**Work to do**
Pull every "this" line out of the data below.

•••••

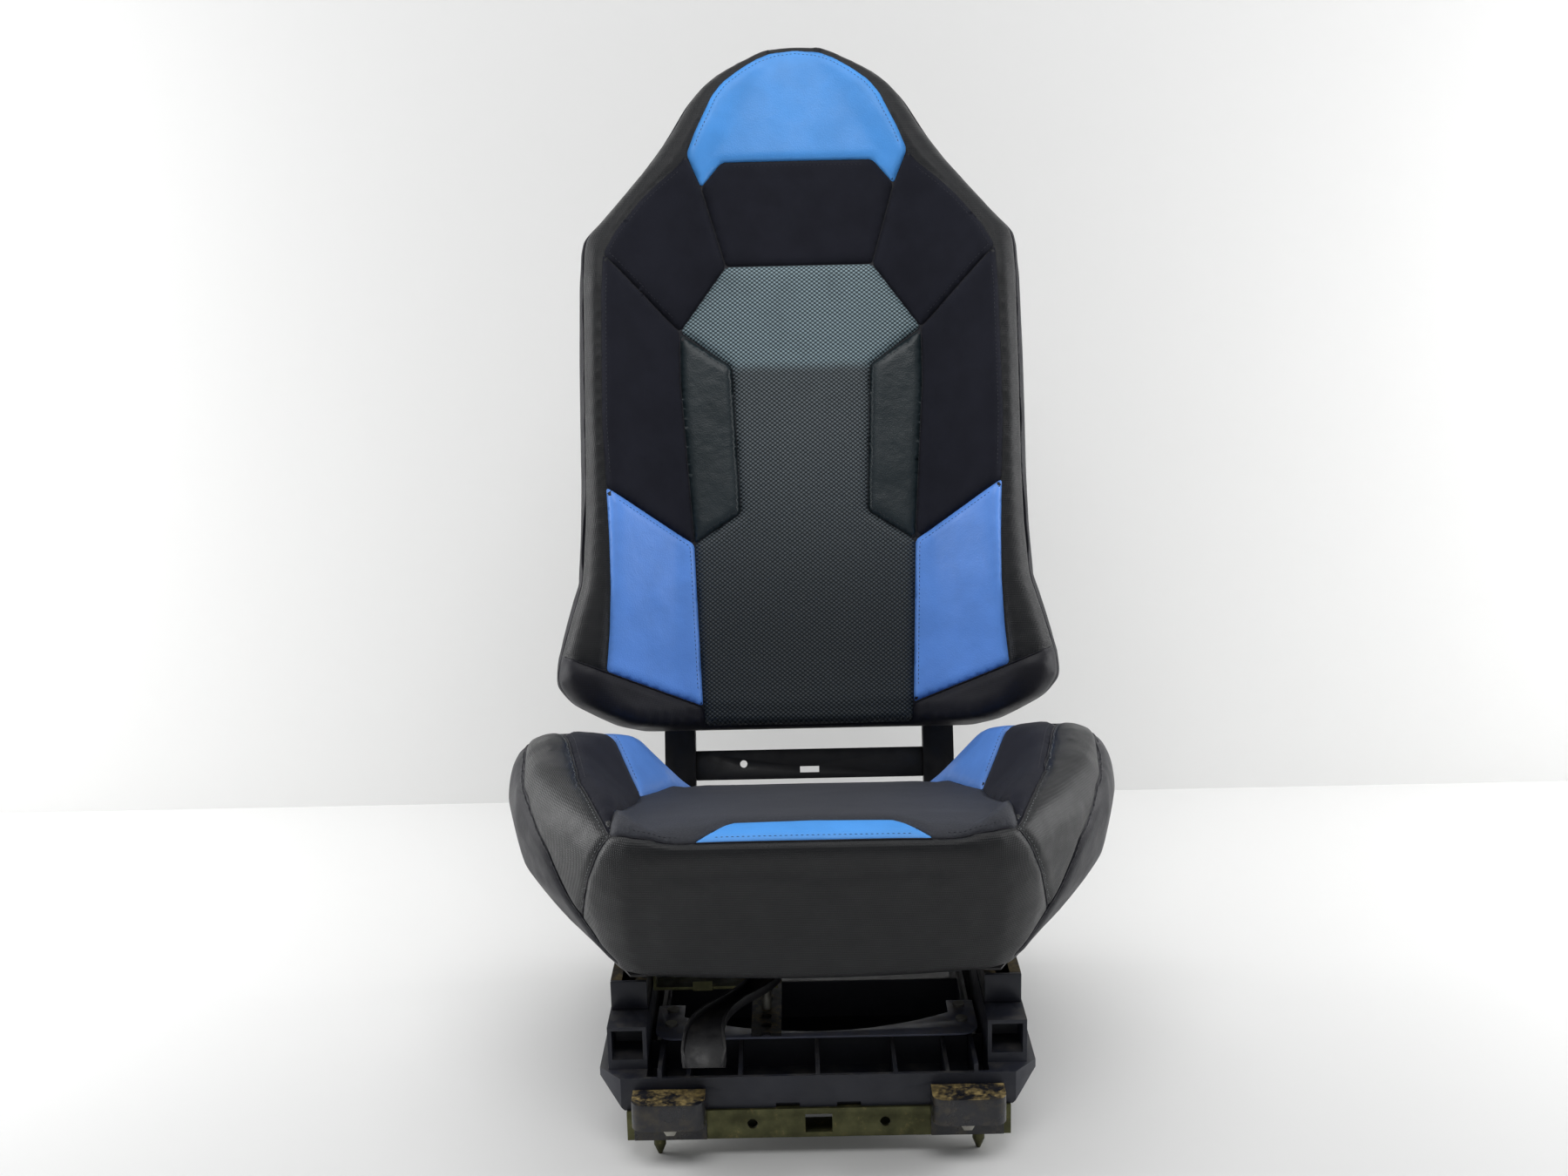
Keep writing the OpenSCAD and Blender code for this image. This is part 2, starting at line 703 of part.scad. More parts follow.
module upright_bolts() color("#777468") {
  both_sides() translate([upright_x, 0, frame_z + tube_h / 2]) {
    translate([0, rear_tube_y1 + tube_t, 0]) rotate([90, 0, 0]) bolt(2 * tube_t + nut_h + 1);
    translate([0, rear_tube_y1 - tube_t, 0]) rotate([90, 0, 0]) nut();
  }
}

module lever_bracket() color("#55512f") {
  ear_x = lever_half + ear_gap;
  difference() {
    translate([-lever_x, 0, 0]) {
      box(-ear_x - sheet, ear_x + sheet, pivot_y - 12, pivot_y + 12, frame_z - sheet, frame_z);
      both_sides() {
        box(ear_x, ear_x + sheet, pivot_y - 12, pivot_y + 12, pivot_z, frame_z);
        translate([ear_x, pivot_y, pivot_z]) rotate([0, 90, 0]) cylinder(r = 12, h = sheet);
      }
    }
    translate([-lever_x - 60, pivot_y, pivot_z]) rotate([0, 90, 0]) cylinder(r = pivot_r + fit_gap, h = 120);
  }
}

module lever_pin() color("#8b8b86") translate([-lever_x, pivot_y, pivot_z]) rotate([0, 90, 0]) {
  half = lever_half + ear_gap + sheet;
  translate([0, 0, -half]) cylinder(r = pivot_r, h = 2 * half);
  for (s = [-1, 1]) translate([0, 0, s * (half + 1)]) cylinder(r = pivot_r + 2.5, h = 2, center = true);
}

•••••

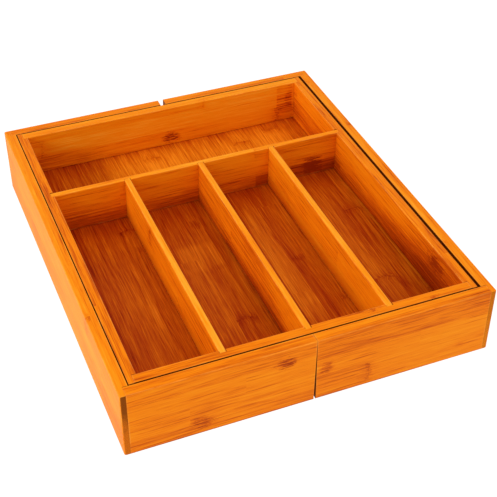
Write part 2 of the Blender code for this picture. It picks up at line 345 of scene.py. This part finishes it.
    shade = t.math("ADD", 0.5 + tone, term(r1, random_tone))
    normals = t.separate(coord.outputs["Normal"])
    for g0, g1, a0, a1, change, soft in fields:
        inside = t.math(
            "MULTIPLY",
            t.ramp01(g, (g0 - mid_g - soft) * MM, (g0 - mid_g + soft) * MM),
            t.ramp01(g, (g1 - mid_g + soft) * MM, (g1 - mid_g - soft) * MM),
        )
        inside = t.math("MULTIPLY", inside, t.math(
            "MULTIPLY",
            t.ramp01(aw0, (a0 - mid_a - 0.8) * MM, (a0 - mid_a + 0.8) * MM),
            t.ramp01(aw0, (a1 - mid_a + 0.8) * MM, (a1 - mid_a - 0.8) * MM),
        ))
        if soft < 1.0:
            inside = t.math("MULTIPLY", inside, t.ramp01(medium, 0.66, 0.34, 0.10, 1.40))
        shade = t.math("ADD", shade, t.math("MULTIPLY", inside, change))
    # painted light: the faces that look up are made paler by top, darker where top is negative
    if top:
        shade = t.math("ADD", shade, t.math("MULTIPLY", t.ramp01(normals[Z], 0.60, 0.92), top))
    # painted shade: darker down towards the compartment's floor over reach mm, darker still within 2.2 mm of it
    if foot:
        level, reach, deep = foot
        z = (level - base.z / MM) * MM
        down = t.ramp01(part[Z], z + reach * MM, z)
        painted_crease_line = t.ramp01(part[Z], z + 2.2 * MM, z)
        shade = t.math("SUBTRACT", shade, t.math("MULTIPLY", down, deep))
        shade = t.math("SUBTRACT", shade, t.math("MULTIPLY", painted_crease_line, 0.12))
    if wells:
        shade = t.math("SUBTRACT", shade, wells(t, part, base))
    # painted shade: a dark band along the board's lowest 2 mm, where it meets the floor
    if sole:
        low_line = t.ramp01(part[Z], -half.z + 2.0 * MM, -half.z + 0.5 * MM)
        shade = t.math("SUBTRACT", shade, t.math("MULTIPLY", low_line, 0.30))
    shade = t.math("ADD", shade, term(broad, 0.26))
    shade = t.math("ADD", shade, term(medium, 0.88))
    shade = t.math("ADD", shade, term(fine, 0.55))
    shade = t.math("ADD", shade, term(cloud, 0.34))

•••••

**Task result**
Keep writing the OpenSCAD and Blender code for this image. This is part 2, starting at line 703 of part.scad. More parts follow.
Write part 2 of the Blender code for this picture. It picks up at line 345 of scene.py. This part finishes it.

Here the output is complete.